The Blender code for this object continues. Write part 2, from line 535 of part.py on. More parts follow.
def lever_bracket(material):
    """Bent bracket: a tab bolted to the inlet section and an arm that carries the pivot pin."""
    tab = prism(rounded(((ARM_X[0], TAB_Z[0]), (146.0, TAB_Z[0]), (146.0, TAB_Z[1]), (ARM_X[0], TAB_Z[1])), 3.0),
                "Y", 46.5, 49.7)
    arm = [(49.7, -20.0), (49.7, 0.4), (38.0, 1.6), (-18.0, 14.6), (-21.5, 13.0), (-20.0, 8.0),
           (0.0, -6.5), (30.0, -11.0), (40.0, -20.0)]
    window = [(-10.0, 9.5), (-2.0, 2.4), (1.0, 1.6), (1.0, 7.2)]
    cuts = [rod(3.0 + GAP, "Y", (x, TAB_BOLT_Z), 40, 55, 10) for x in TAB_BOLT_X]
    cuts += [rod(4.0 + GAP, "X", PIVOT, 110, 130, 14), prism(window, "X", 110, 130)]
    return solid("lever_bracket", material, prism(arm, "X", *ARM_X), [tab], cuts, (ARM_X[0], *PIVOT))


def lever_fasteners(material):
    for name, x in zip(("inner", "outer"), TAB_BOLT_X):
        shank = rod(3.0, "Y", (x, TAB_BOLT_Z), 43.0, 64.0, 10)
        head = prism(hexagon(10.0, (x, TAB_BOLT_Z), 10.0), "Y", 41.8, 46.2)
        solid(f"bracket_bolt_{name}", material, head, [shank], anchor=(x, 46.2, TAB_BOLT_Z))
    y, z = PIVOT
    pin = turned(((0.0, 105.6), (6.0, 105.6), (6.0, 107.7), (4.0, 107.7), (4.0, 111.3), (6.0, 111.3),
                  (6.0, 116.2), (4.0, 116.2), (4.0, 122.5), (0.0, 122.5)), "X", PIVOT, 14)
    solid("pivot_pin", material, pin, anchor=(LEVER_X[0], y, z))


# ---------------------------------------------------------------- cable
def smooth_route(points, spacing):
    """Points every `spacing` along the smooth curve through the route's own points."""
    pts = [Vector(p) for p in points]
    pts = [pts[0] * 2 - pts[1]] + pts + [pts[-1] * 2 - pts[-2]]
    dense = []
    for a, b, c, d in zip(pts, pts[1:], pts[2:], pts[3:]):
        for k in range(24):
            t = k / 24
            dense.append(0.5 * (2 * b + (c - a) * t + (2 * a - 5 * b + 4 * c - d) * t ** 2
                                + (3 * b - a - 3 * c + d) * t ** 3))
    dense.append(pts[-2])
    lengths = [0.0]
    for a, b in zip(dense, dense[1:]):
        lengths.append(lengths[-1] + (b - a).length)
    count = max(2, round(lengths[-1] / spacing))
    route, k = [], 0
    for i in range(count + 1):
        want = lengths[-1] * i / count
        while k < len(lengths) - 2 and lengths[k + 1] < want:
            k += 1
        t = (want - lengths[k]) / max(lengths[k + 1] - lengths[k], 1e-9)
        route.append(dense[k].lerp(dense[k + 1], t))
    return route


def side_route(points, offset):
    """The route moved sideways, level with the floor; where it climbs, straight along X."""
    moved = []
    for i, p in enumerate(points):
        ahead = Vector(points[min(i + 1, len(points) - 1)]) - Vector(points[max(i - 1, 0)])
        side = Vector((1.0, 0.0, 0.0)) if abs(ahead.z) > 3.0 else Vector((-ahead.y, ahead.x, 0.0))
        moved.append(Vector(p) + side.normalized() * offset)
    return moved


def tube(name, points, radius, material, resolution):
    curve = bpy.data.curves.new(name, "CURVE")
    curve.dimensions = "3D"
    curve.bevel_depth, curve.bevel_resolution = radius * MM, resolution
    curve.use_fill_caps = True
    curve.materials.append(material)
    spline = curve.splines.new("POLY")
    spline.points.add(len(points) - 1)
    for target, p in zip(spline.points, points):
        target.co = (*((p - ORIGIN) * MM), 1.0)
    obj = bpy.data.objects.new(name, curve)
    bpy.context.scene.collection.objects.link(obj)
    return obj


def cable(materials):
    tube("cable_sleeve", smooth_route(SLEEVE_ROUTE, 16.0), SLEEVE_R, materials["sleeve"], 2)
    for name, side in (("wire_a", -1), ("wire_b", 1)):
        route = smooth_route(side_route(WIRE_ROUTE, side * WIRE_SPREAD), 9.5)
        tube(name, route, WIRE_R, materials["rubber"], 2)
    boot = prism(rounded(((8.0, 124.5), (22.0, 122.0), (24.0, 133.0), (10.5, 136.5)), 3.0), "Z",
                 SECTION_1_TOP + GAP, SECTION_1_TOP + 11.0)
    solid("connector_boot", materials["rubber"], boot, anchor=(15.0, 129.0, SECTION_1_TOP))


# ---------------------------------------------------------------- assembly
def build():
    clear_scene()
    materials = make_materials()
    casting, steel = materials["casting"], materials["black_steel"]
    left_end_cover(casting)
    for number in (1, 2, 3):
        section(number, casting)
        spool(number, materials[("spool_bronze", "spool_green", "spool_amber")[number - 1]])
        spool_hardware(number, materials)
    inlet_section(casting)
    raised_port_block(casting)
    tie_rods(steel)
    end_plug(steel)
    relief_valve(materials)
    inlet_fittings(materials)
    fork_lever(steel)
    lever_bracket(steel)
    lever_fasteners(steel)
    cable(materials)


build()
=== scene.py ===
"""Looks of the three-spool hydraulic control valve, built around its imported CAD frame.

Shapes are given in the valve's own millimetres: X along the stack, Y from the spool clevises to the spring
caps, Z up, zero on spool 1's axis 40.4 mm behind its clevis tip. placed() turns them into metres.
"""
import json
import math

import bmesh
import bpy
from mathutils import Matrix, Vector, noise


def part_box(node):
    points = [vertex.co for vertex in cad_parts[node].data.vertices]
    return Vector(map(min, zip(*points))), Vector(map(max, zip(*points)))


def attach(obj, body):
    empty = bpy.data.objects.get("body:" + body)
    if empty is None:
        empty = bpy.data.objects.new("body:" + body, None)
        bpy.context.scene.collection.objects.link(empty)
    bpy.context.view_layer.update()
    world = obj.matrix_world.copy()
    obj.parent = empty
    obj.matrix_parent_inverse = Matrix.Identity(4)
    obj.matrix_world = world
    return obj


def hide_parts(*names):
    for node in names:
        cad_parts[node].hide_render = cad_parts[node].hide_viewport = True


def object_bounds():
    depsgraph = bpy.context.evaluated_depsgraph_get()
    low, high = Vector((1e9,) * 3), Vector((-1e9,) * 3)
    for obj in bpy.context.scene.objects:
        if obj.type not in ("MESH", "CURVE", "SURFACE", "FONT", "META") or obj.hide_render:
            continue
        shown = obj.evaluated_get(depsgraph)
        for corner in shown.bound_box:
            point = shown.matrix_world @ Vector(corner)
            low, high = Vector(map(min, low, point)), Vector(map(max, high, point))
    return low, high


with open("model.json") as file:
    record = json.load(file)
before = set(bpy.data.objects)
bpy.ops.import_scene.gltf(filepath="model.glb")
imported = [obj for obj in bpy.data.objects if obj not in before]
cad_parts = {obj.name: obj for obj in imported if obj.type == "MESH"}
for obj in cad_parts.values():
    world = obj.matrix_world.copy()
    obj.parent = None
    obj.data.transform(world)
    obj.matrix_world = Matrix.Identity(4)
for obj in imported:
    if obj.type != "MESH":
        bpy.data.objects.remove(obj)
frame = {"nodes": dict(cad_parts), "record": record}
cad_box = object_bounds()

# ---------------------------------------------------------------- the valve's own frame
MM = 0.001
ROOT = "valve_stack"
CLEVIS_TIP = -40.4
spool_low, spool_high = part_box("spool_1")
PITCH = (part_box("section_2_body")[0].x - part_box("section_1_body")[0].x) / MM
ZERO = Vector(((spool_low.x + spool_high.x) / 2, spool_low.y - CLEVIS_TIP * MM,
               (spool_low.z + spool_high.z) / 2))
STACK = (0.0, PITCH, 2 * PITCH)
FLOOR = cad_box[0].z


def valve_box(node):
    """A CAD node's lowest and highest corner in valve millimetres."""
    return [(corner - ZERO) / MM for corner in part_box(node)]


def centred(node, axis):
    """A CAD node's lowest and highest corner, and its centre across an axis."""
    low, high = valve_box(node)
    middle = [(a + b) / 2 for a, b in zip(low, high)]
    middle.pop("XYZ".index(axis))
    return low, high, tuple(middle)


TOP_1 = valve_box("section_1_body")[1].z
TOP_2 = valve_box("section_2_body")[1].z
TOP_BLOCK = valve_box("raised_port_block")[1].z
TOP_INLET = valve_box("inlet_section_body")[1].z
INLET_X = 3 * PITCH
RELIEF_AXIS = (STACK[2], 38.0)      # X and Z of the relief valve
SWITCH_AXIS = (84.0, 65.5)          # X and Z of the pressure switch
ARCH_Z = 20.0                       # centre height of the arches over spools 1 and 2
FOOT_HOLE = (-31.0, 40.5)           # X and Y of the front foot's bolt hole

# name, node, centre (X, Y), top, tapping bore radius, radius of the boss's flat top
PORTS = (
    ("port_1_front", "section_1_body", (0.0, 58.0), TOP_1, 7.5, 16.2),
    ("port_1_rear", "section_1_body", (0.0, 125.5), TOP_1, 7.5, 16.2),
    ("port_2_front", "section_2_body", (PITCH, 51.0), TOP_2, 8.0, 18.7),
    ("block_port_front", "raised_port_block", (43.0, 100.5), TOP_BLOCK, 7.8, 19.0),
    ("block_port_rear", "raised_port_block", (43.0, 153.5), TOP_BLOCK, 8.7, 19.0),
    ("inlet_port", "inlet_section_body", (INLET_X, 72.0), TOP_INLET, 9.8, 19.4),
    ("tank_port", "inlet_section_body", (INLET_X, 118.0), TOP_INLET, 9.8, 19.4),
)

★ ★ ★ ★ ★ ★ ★

→ **The task**: Extract and reproduce exactly the lines opening with the line containing "relief_valve(materials)" and closing with the line containing "obj.matrix_world = world", inclusive.

→ **Complete output**:
    relief_valve(materials)
    inlet_fittings(materials)
    fork_lever(steel)
    lever_bracket(steel)
    lever_fasteners(steel)
    cable(materials)


build()
=== scene.py ===
"""Looks of the three-spool hydraulic control valve, built around its imported CAD frame.

Shapes are given in the valve's own millimetres: X along the stack, Y from the spool clevises to the spring
caps, Z up, zero on spool 1's axis 40.4 mm behind its clevis tip. placed() turns them into metres.
"""
import json
import math

import bmesh
import bpy
from mathutils import Matrix, Vector, noise


def part_box(node):
    points = [vertex.co for vertex in cad_parts[node].data.vertices]
    return Vector(map(min, zip(*points))), Vector(map(max, zip(*points)))


def attach(obj, body):
    empty = bpy.data.objects.get("body:" + body)
    if empty is None:
        empty = bpy.data.objects.new("body:" + body, None)
        bpy.context.scene.collection.objects.link(empty)
    bpy.context.view_layer.update()
    world = obj.matrix_world.copy()
    obj.parent = empty
    obj.matrix_parent_inverse = Matrix.Identity(4)
    obj.matrix_world = world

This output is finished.